⟨
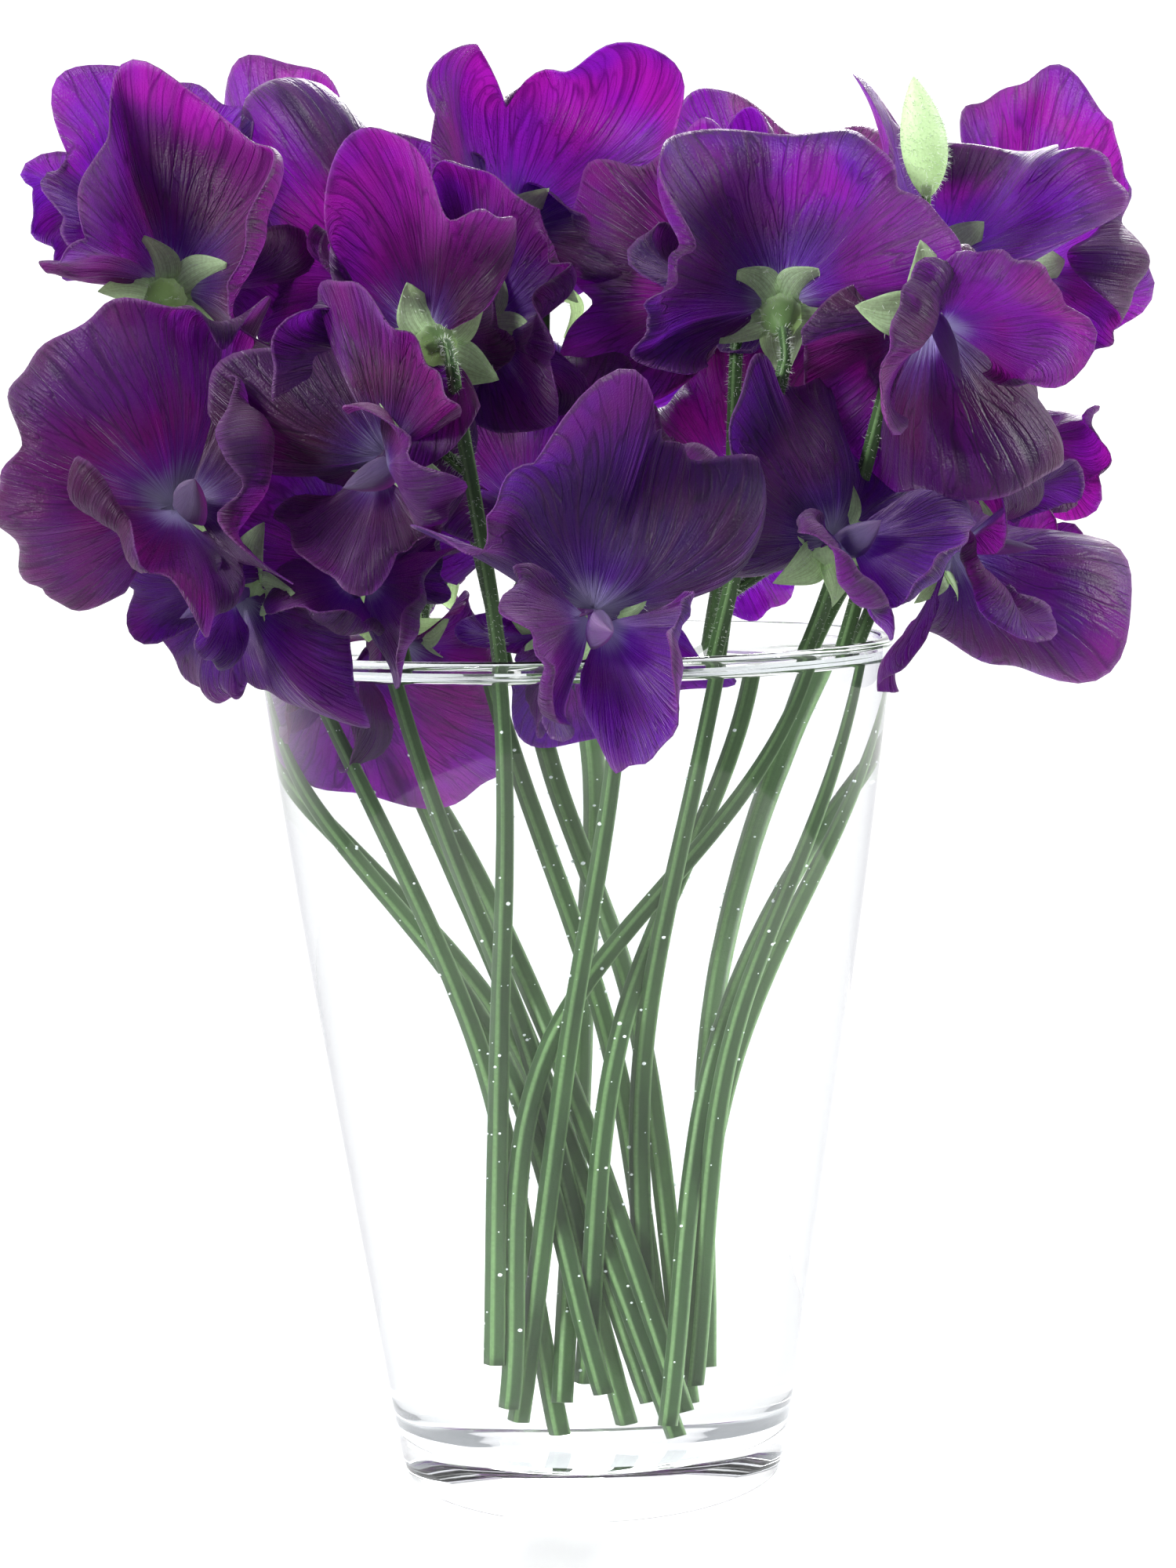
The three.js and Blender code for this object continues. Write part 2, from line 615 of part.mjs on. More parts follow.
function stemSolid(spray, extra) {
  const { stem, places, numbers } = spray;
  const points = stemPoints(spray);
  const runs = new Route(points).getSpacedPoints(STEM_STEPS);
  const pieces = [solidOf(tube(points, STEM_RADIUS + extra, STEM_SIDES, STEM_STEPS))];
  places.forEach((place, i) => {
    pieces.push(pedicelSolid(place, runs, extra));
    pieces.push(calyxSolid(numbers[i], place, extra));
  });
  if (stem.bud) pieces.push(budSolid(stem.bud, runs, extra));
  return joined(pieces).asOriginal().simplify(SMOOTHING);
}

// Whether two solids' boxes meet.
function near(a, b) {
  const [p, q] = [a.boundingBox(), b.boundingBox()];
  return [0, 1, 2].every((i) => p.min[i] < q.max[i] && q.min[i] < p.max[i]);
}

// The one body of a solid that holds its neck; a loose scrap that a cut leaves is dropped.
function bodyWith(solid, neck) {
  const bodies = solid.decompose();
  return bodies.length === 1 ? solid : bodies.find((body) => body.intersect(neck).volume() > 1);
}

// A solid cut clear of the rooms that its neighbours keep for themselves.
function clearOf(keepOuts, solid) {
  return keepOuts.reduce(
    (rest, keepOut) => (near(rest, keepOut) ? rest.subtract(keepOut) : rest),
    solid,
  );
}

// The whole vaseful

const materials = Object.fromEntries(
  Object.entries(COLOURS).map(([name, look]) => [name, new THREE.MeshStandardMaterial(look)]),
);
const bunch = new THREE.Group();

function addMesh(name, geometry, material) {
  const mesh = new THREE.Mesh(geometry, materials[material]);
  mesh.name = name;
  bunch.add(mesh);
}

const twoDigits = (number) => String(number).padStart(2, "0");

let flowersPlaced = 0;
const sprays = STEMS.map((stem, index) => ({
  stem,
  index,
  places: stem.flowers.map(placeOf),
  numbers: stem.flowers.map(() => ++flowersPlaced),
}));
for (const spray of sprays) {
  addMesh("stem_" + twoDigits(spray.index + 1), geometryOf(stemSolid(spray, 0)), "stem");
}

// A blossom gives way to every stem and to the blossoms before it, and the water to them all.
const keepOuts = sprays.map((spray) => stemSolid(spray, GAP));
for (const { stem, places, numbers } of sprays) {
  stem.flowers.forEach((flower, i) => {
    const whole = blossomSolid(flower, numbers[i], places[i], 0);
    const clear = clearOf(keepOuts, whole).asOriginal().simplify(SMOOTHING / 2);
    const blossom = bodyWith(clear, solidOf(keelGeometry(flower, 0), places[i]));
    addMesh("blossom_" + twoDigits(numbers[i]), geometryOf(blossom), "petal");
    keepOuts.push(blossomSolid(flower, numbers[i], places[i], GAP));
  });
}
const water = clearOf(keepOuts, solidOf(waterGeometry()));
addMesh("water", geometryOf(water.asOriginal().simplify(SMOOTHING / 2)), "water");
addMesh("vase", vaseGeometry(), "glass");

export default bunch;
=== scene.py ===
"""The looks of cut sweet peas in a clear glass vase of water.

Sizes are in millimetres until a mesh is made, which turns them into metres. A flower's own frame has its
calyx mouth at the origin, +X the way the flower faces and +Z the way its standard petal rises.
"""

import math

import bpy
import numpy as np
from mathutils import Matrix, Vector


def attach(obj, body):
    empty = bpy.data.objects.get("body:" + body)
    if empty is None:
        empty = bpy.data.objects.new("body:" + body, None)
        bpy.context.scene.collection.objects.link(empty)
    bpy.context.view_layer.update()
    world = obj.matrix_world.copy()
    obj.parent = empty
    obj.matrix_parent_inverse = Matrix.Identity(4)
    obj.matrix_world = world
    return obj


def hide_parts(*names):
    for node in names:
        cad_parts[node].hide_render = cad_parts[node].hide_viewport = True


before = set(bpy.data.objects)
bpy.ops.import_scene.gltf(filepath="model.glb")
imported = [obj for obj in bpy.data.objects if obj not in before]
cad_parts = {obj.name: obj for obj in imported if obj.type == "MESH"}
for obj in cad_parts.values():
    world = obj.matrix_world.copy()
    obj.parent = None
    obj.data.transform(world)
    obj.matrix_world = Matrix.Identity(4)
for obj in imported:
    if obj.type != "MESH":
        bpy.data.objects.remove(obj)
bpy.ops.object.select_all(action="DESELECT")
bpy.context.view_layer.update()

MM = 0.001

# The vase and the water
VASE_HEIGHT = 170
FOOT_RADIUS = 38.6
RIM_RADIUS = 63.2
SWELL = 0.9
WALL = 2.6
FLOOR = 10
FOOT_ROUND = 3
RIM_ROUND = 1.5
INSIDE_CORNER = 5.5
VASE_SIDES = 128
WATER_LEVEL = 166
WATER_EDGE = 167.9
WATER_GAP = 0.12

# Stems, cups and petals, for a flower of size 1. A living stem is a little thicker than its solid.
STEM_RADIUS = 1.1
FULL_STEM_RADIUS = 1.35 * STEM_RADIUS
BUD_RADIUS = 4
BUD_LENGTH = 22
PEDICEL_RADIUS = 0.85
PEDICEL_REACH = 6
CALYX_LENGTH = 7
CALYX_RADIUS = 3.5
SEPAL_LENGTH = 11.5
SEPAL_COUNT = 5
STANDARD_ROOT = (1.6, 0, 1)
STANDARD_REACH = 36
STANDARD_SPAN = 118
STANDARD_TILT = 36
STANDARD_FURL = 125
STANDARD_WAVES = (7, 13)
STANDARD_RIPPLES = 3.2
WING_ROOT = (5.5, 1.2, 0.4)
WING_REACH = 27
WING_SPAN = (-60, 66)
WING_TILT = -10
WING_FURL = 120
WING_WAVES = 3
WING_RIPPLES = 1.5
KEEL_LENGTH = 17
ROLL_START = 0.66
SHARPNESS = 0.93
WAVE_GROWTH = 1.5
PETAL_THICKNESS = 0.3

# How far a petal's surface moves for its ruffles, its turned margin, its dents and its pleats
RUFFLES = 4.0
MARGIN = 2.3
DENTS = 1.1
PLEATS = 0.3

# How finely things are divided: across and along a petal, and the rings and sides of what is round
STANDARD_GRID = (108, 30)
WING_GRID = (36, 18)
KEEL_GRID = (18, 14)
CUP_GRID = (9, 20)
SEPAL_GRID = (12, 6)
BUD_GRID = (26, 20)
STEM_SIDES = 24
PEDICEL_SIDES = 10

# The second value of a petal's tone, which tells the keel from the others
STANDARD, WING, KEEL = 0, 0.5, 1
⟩
Written instruction — Within the listing above, the range opens at the line with "const twoDigits = (number)" and closes at the line with "cad_parts[node].hide_render = cad_parts[node].hide_viewport". Reproduce exactly the lines of that range, including both ends.

Response to this task —
const twoDigits = (number) => String(number).padStart(2, "0");

let flowersPlaced = 0;
const sprays = STEMS.map((stem, index) => ({
  stem,
  index,
  places: stem.flowers.map(placeOf),
  numbers: stem.flowers.map(() => ++flowersPlaced),
}));
for (const spray of sprays) {
  addMesh("stem_" + twoDigits(spray.index + 1), geometryOf(stemSolid(spray, 0)), "stem");
}

// A blossom gives way to every stem and to the blossoms before it, and the water to them all.
const keepOuts = sprays.map((spray) => stemSolid(spray, GAP));
for (const { stem, places, numbers } of sprays) {
  stem.flowers.forEach((flower, i) => {
    const whole = blossomSolid(flower, numbers[i], places[i], 0);
    const clear = clearOf(keepOuts, whole).asOriginal().simplify(SMOOTHING / 2);
    const blossom = bodyWith(clear, solidOf(keelGeometry(flower, 0), places[i]));
    addMesh("blossom_" + twoDigits(numbers[i]), geometryOf(blossom), "petal");
    keepOuts.push(blossomSolid(flower, numbers[i], places[i], GAP));
  });
}
const water = clearOf(keepOuts, solidOf(waterGeometry()));
addMesh("water", geometryOf(water.asOriginal().simplify(SMOOTHING / 2)), "water");
addMesh("vase", vaseGeometry(), "glass");

export default bunch;
=== scene.py ===
"""The looks of cut sweet peas in a clear glass vase of water.

Sizes are in millimetres until a mesh is made, which turns them into metres. A flower's own frame has its
calyx mouth at the origin, +X the way the flower faces and +Z the way its standard petal rises.
"""

import math

import bpy
import numpy as np
from mathutils import Matrix, Vector


def attach(obj, body):
    empty = bpy.data.objects.get("body:" + body)
    if empty is None:
        empty = bpy.data.objects.new("body:" + body, None)
        bpy.context.scene.collection.objects.link(empty)
    bpy.context.view_layer.update()
    world = obj.matrix_world.copy()
    obj.parent = empty
    obj.matrix_parent_inverse = Matrix.Identity(4)
    obj.matrix_world = world
    return obj


def hide_parts(*names):
    for node in names:
        cad_parts[node].hide_render = cad_parts[node].hide_viewport = True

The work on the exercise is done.